→ YOUR TASK
Show all lines holding "materials".

══ SOURCE EXCERPT

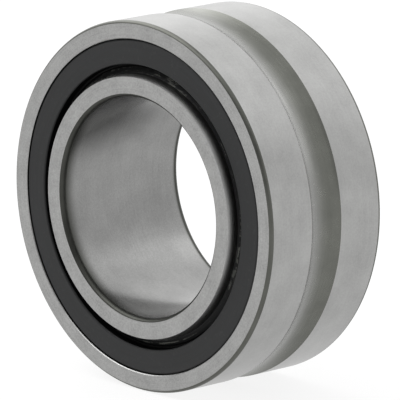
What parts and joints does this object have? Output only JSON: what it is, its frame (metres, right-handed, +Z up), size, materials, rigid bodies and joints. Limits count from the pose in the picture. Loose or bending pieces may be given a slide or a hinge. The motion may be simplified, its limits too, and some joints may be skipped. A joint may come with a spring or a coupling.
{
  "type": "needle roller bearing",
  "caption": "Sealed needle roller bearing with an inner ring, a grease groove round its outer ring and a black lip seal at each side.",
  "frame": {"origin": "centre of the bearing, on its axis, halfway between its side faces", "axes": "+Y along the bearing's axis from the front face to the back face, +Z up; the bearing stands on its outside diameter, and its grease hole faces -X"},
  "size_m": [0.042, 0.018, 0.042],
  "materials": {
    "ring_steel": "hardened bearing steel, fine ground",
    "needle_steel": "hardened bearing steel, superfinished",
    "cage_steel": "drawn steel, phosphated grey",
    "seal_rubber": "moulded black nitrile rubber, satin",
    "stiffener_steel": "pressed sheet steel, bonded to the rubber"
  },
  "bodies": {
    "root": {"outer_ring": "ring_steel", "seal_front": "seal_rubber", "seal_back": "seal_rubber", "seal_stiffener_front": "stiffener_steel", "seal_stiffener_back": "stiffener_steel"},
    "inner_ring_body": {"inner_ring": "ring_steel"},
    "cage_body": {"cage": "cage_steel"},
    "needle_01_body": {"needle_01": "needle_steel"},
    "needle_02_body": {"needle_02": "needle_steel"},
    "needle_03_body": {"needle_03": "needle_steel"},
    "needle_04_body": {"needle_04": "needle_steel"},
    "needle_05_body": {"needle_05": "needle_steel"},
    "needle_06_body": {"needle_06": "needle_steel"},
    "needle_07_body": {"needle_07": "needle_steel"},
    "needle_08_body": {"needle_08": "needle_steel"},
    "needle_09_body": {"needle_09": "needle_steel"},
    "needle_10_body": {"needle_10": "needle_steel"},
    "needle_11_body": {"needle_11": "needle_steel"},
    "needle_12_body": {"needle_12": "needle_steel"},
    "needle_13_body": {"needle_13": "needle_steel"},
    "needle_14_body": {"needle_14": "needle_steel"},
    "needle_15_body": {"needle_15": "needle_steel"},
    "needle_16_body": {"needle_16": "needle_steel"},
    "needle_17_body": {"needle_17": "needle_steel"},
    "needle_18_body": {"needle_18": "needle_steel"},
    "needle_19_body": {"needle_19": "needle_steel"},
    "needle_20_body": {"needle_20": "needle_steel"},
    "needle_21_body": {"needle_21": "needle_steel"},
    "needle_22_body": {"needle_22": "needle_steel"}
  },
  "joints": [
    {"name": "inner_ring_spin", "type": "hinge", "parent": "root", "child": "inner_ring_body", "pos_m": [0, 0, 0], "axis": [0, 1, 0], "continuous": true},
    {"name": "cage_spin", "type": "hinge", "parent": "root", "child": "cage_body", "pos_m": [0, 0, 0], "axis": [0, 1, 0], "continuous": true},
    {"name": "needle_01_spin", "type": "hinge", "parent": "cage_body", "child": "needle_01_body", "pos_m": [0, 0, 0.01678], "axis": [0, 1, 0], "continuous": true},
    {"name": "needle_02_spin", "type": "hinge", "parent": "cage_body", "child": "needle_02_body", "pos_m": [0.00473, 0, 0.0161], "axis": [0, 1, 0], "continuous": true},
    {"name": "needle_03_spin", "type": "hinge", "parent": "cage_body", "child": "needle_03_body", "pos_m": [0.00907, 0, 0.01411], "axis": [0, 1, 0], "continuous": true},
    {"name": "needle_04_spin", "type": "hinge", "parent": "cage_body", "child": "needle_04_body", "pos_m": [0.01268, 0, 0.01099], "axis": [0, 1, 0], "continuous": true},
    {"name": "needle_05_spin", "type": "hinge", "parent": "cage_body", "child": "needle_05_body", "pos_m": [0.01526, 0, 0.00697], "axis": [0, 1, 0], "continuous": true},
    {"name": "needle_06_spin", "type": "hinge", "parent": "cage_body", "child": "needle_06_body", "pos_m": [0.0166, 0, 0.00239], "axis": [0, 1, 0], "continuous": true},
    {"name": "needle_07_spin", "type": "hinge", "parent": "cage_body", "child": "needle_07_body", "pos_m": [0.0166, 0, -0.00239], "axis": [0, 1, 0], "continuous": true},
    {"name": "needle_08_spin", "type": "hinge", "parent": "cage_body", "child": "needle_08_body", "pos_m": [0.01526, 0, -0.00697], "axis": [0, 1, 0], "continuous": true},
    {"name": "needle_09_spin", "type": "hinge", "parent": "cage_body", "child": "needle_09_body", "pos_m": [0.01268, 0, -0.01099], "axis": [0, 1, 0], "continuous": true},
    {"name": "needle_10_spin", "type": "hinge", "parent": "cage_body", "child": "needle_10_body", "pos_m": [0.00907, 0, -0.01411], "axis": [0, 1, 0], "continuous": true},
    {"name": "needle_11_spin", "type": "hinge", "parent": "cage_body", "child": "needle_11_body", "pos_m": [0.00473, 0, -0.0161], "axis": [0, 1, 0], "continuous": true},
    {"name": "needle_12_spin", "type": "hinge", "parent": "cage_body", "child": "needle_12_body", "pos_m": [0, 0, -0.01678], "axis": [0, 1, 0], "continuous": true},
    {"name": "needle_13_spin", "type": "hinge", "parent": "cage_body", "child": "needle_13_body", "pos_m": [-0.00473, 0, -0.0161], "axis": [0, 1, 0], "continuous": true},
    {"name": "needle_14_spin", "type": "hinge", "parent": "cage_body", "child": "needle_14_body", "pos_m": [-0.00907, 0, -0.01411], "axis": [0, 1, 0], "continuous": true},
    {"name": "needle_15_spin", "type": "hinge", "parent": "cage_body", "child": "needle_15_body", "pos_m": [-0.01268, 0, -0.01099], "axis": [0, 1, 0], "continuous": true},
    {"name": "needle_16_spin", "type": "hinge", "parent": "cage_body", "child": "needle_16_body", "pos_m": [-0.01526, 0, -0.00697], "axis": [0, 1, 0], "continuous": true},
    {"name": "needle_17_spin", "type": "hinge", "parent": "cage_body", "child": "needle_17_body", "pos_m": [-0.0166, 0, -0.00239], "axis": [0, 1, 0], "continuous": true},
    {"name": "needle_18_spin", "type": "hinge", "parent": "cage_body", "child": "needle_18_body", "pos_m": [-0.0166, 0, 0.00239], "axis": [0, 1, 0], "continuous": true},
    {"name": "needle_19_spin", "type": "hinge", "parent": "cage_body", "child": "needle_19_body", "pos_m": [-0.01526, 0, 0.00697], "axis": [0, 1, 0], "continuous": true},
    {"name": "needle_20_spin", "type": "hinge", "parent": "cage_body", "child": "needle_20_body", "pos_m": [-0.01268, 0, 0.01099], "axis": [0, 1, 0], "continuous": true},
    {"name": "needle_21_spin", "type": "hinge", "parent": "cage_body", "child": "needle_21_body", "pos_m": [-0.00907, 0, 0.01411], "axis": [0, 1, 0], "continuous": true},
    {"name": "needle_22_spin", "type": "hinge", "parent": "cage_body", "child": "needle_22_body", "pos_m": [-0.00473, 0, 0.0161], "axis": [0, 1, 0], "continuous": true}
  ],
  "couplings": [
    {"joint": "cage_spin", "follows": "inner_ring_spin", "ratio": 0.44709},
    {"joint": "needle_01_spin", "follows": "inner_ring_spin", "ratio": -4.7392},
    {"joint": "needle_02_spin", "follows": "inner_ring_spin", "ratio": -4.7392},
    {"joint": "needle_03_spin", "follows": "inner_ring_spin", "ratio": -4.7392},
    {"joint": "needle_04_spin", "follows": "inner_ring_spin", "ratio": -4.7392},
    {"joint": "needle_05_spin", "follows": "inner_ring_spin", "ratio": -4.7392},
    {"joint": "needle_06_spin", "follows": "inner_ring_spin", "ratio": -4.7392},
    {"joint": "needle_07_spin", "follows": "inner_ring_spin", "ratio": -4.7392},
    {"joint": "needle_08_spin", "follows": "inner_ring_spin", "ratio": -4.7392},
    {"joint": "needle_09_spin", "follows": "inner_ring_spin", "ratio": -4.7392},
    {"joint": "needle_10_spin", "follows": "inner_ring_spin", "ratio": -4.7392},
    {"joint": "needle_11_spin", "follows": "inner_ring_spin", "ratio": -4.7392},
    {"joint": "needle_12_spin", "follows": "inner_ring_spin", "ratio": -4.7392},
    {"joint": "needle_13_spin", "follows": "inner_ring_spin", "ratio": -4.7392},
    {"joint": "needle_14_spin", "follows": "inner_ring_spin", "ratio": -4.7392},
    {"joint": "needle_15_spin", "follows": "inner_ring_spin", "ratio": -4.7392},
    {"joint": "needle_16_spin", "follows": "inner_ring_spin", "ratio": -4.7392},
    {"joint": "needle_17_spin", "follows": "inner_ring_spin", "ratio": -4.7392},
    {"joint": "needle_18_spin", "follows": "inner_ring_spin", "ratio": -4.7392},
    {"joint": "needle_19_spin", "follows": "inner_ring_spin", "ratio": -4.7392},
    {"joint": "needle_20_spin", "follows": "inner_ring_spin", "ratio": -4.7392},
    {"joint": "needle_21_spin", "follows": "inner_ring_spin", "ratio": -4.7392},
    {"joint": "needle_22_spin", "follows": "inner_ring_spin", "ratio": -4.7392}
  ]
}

════

→ CORRECT RESPONSE
What parts and joints does this object have? Output only JSON: what it is, its frame (metres, right-handed, +Z up), size, materials, rigid bodies and joints. Limits count from the pose in the picture. Loose or bending pieces may be given a slide or a hinge. The motion may be simplified, its limits too, and some joints may be skipped. A joint may come with a spring or a coupling.
  "materials": {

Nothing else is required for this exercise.